BlogYYY
Sunday, January 18, 2009,10:15 AM
had a bad day yesterday omg..my colleagues..really hopeless..and me..also hopeless..don't understand why i can let them bully me and i'll still remain silence. dun know what am i doing also..totally..no goals, no direction, no feeling..
today..luckily i got out of the house in evening with eileen they all..came back..heard that my dad quarrel with sis in law again..dad said she scold them even worse bad words such as ka ni na and chou ji bai..really dun know what to say..mum even say she want to die so that she can be free from all this suffering..recently she hasn't been stop bleeding in her nose..on thursday she's going for her checkup..she said that she wants a relapse from her cancer and just die away..no one will understand how am i feeling. these few days even though they know that she's not feeling well, they still continue to push triston to her to take care of him..if one day my mum really die, i'll go with her together..at least she won't be bored in her journey. and i'll definitely be back to haunt my brother and sis in law. unless my sipit is destroyed if not i'll definitely come haunt them everyday, every night, every min, every second. i wan them to pay for what they've did, i want them to suffer, i wan them to die.

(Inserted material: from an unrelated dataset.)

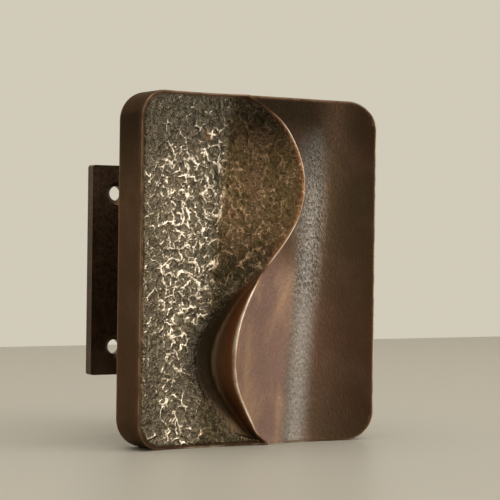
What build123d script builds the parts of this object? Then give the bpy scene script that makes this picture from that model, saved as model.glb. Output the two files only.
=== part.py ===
"""Door pull handle: a cast bronze panel with an S-curve relief, on a square mounting plate.

Millimetres, +Z up. The origin is the centre of the mounting plate's back face, which lies on the
door at Y = 0. The decorated face looks along -Y, and +X is on the right, seen from the front.
"""
import math
import os

from build123d import *

# Panel
PANEL_WIDTH = 118.0
PANEL_HEIGHT = 150.0
PANEL_THICKNESS = 21.0
PANEL_CORNER = 12.5
PANEL_RISE = 1.3
BACK_ARRIS = 1.2
FRONT_ARRIS = 0.5

# Mounting plate, its holes for the door's screws, and the hand gap in front of it
PLATE_SIZE = 94.0
PLATE_THICKNESS = 5.0
PLATE_CORNER = 1.3
HAND_GAP = 48.0
DOOR_HOLE_SPACING = 69.0
DOOR_HOLE_DIAMETER = 6.5
DOOR_HOLE_HEAD = 10.5

# Neck, cast in one with the panel
NECK_WIDTH = 32.0
NECK_HEIGHT = 66.0
NECK_CORNER = 6.0
NECK_FLARE = 6.0
NECK_ROOT_OVERLAP = 1.0

# Screws that hold the plate to the neck
SCREW_DIAMETER = 6.0
SCREW_HEAD = 11.2
SCREW_LENGTH = 18.0
SCREW_SPACING_X = 16.0
SCREW_SPACING_Z = 46.0
SCREW_SLOT_WIDTH = 1.6
SCREW_SLOT_DEPTH = 1.4
THREAD_HOLE_SPARE = 3.0

# Relief: how far the face lies behind the rim. A hollow run falls from the rim to a valley line,
# and beyond the valley a lobe climbs to the crest.
VALLEY_DEPTH = 7.6
VALLEY_X = -24.5
VALLEY_SLANT = 0.1
LOBE_SLOPE = 0.2556
LOBE_CURVE = 0.00173
LOBE_LIMIT = -10.0
VALLEY_ROUNDING = 1.2

# Relief: where a field runs past the other's lobe it is hollow, and its own lobe grows from there
LOBE_START = -58.0
LOBE_GROWTH = 38.0

# Relief: the whole face bows forward towards the top and bottom edges
BOW = 2.5

# Loft of one field: its reach to both sides, its points across and the heights of its outlines
FIELD_OVERHANG = 3.0
FIELD_REACH = 36.0
FIELD_STEPS = 20
FIELD_HEIGHTS = (-77.0, -58.0, -48.0, -39.0, -30.0, -20.0, 0.0, 20.0, 30.0, 39.0, 48.0, 58.0, 77.0)

# The S curve at the height of the lobes' crests, from the top edge to the bottom edge
S_CURVE = [
    (-10.0, 76.5), (-4.2, 73.1), (2.6, 68.7), (13.2, 55.8), (18.2, 37.0), (13.6, 18.7), (1.3, 0.5),
    (-9.8, -15.4), (-16.1, -37.5), (-13.9, -50.1), (-4.6, -65.9), (0.6, -71.6), (6.2, -74.6), (10.0, -76.5),
]

# The wall below the crest is a cove: it widens the S curve by a power of the depth
COVE_TOP = -4.6
COVE_RISE = 19.9
COVE_POWER = 1.642
COVE_DEPTHS = (-9.0, -4.6, 0.0, 4.8, 9.0)

# Places worked out from the dimensions above
PLATE_FRONT = -PLATE_THICKNESS
PANEL_BACK = PLATE_FRONT - HAND_GAP
RIM = PANEL_BACK - PANEL_THICKNESS
RELIEF_BASE = RIM + COVE_DEPTHS[-1]
RELIEF_FRONT = RIM + COVE_DEPTHS[0]
HALF_WIDTH = PANEL_WIDTH / 2
HALF_HEIGHT = PANEL_HEIGHT / 2
CLOSE = 0.01


def textured_recess(x, z):
    """Depth of the left, textured field behind the rim, at x and z from the panel's centre."""
    valley_x = VALLEY_X + VALLEY_SLANT * z
    climb = x - valley_x
    run = VALLEY_DEPTH * (1 - (min(climb, 0) / (valley_x + HALF_WIDTH)) ** 2)
    step = min(max((z - LOBE_START) / LOBE_GROWTH, 0.0), 1.0)
    grown = step ** 2 * (3 - 2 * step)
    lobe = VALLEY_DEPTH - grown * (LOBE_SLOPE * climb + LOBE_CURVE * max(climb, LOBE_LIMIT) ** 2)
    blend = math.exp(-run / VALLEY_ROUNDING) + math.exp(-lobe / VALLEY_ROUNDING)
    bow = BOW * (z / HALF_HEIGHT) ** 2 * (1 - (x / HALF_WIDTH) ** 2)
    return -VALLEY_ROUNDING * math.log(blend) - bow


def field_section(z, turn):
    """Closed outline of one field at height z. A turn of -1 gives the smooth field, the twin."""
    near = -HALF_WIDTH - FIELD_OVERHANG
    step = (FIELD_REACH - near) / FIELD_STEPS
    xs = [near + step * i for i in range(FIELD_STEPS + 1)]
    front = [(turn * x, RIM + textured_recess(x, turn * z), z) for x in xs]
    near_corner = (front[0][0], RELIEF_BASE, z)
    far_corner = (front[-1][0], RELIEF_BASE, z)
    edges = [
        Spline(*front),
        Line(front[-1], far_corner),
        Line(far_corner, near_corner),
        Line(near_corner, front[0]),
    ]
    return Wire(edges)


def relief_field(turn):
    """Solid under one field, lofted through its outlines at several heights."""
    return Solid.make_loft([field_section(z, turn) for z in FIELD_HEIGHTS])


def s_region(depth):
    """Closed outline of everything right of the S curve, at one depth behind the rim."""
    y = RIM + depth
    widening = 1 + (max(depth - COVE_TOP, 0.0) / COVE_RISE) ** COVE_POWER
    curve = [(x * widening, y, z) for x, z in S_CURVE]
    right = PANEL_WIDTH
    edges = [
        Spline(*curve),
        Line(curve[-1], (right, y, curve[-1][2])),
        Line((right, y, curve[-1][2]), (right, y, curve[0][2])),
        Line((right, y, curve[0][2]), curve[0]),
    ]
    return Wire(edges)


def right_of_s():
    """Solid right of the S curve, with the cove of both lobes as its left side."""
    return Solid.make_loft([s_region(depth) for depth in COVE_DEPTHS])


def block(width, height, corner, front, back):
    """Rounded rectangle seen from the front, from depth front to depth back."""
    outline = Plane.XZ * RectangleRounded(width, height, corner)
    # Plane.XZ looks along -Y, so the extrusion runs towards the front
    solid = extrude(outline, back - front)
    return Pos(0, back, 0) * solid


def make_panel():
    """Panel with the two fields of the relief, which meet along the S curve."""
    front = block(PANEL_WIDTH, PANEL_HEIGHT, PANEL_CORNER, RELIEF_FRONT, RELIEF_BASE)
    rear = block(PANEL_WIDTH, PANEL_HEIGHT, PANEL_CORNER, RELIEF_BASE, PANEL_BACK)
    region = right_of_s()
    textured = (front & relief_field(1)) - region
    smooth = (front & relief_field(-1)) & region
    return rear + textured + smooth


def on_outline(edge):
    """True for an edge that runs round the panel's outer side."""
    x, z = abs(edge.center().X), abs(edge.center().Z)
    on_side = math.isclose(x, HALF_WIDTH, abs_tol=CLOSE)
    on_end = math.isclose(z, HALF_HEIGHT, abs_tol=CLOSE)
    on_corner = x > HALF_WIDTH - PANEL_CORNER and z > HALF_HEIGHT - PANEL_CORNER
    return on_side or on_end or on_corner


def rounded_panel():
    """Panel with its outer arrises broken, first round the relief and then round the back."""
    panel = make_panel()
    front = [e for e in panel.edges() if on_outline(e) and e.bounding_box().max.Y < RELIEF_BASE]
    panel = chamfer(front, FRONT_ARRIS)
    back = [e for e in panel.edges() if e.bounding_box().min.Y > PANEL_BACK - CLOSE]
    return fillet(back, BACK_ARRIS)


def screw_places():
    """Centres of the screws that hold the plate to the neck."""
    return GridLocations(SCREW_SPACING_X, SCREW_SPACING_Z, 2, 2)


def door_hole_places():
    """Centres of the holes for the door's screws."""
    return GridLocations(DOOR_HOLE_SPACING, DOOR_HOLE_SPACING, 2, 2)


def countersunk_pin(diameter, head, length, from_door):
    """Screw shape with its head flush at Y = 0, or mirrored to enter from the plate's front."""
    cone = (head - diameter) / 2
    shape = Cylinder(diameter / 2, length, align=(Align.CENTER, Align.CENTER, Align.MIN))
    shape += Cone(head / 2, diameter / 2, cone, align=(Align.CENTER, Align.CENTER, Align.MIN))
    # the shape grows along +Z from its head; it is laid along Y
    if from_door:
        return Rot(90, 0, 0) * shape
    return Pos(0, PLATE_FRONT, 0) * Rot(-90, 0, 0) * shape


def at_places(shape, places):
    """The shape repeated at each place of a grid in the XZ plane."""
    return [Pos(place.position.X, 0, place.position.Y) * shape for place in places]


def neck_root(grip):
    """Edges where the neck meets the panel's back."""
    at_back = grip.edges().filter_by_position(Axis.Y, PANEL_BACK - CLOSE, PANEL_BACK + CLOSE)
    half_width = NECK_WIDTH / 2 + CLOSE
    half_height = NECK_HEIGHT / 2 + CLOSE
    return [e for e in at_back if abs(e.center().X) < half_width and abs(e.center().Z) < half_height]


def make_grip():
    """Casting: the panel and the neck behind it, with threaded holes in the neck's end."""
    neck = block(NECK_WIDTH, NECK_HEIGHT, NECK_CORNER, PANEL_BACK - NECK_ROOT_OVERLAP, PLATE_FRONT)
    grip = Pos(0, 0, PANEL_RISE) * rounded_panel() + neck
    grip = fillet(neck_root(grip), NECK_FLARE)
    depth = SCREW_LENGTH + THREAD_HOLE_SPARE
    hole = Cylinder(SCREW_DIAMETER / 2, depth, align=(Align.CENTER, Align.CENTER, Align.MIN))
    for one in at_places(Rot(90, 0, 0) * hole, screw_places()):
        grip -= one
    return grip


def make_plate():
    """Square plate with four countersunk holes for the door and four for the neck's screws."""
    plate = block(PLATE_SIZE, PLATE_SIZE, PLATE_CORNER, PLATE_FRONT, 0.0)
    door_hole = countersunk_pin(DOOR_HOLE_DIAMETER, DOOR_HOLE_HEAD, PLATE_THICKNESS, False)
    for one in at_places(door_hole, door_hole_places()):
        plate -= one
    neck_hole = countersunk_pin(SCREW_DIAMETER, SCREW_HEAD, PLATE_THICKNESS, True)
    for one in at_places(neck_hole, screw_places()):
        plate -= one
    return plate


def make_screws():
    """Countersunk slotted screws, driven from the plate's back into the neck."""
    screw = countersunk_pin(SCREW_DIAMETER, SCREW_HEAD, SCREW_LENGTH, True)
    screw -= Box(SCREW_HEAD, 2 * SCREW_SLOT_DEPTH, SCREW_SLOT_WIDTH)
    return Compound(children=at_places(screw, screw_places()))


if __name__ == "__main__":
    os.makedirs("parts", exist_ok=True)
    nodes = {"grip": make_grip(), "mounting_plate": make_plate(), "plate_screws": make_screws()}
    for name, shape in nodes.items():
        export_step(shape, f"parts/{name}.step")
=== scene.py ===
"""Finish of the door pull: the cast grip with its crinkled and smooth fields, the plate and its screws.

Lengths of the casting are in millimetres while its mesh is worked out, and become metres in the mesh.
Seen from the front, x runs to the right and z upwards from the panel's centre, and y runs to the door.
"""
import math
from collections import namedtuple

import bmesh
import bpy
import numpy as np
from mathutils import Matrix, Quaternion, Vector
from mathutils.geometry import delaunay_2d_cdt


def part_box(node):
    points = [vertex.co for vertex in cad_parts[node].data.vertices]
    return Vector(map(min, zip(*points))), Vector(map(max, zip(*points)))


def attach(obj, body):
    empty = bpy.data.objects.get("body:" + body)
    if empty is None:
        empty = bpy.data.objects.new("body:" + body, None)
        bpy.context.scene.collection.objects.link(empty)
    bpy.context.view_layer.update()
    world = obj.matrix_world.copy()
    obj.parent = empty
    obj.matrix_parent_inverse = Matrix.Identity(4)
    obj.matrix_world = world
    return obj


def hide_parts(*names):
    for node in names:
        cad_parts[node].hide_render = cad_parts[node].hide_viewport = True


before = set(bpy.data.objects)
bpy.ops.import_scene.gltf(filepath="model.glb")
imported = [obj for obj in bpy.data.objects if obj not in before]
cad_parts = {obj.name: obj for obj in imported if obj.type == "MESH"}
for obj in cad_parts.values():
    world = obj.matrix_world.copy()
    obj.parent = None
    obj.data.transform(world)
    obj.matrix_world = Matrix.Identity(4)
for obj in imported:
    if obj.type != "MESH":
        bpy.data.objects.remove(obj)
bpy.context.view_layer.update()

MM = 0.001

# The casting's outline, from the frame
grip_low, grip_high = (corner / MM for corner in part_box("grip"))
HALF_WIDTH = grip_high.x
HALF_HEIGHT = (grip_high.z - grip_low.z) / 2
RISE = (grip_high.z + grip_low.z) / 2
NECK_END = grip_high.y
PANEL_CORNER = 12.5
PANEL_BACK = -53.0
RIM = -74.0
FRONT_ARRIS = 0.9
BACK_ARRIS = 1.2

# The neck behind the panel and the screw holes in its end
NECK_HALF_WIDTH = 16.0
NECK_HALF_HEIGHT = 33.0
NECK_CORNER = 6.0
NECK_FLARE = 6.0
SCREW_RADIUS = 3.0
SCREW_SPACING_X = 16.0
SCREW_SPACING_Z = 46.0
HOLE_BOTTOM = -21.0

# The relief, as its depth behind the rim
VALLEY_DEPTH = 7.6
VALLEY_X = -24.5
VALLEY_SLANT = 0.1
LOBE_SLOPE = 0.2556
LOBE_CURVE = 0.00173
LOBE_LIMIT = -10.0
VALLEY_ROUNDING = 1.2
LOBE_START = -58.0
LOBE_GROWTH = 38.0
BOW = 2.5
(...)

and, amos, stop giving me excuses le, i'm really very tired. the best thing that i've done for you is that i didn't hate you after all that you've done to me and instead i wan to console and help you. this is the furthest i can go for you, i can't go on anymore, i'm very tired..very very very tired. i have my own problems too, dun come to me again when you have problems. and no matter what i become in future is not your business. if it's because of guilty or because of your dad ask you to get together with me again, sorry, its not possible for it to happen. if u do feel guilty then just take well care of her, if u don't love her anymore, just find someone else, not me. u're not the guy i'm looking for in my life, and, in my life, there won't be anyone entering my heart again. whenever i need you, you're not there at all, and only appears when the thing is solved..whenever you need me, i'm there for you to break your fall..why must it be this way everytime..sorry i can't take it anymore..so you can forget about all those excuses and nice sentences that you've to think to tell me. take care..bye.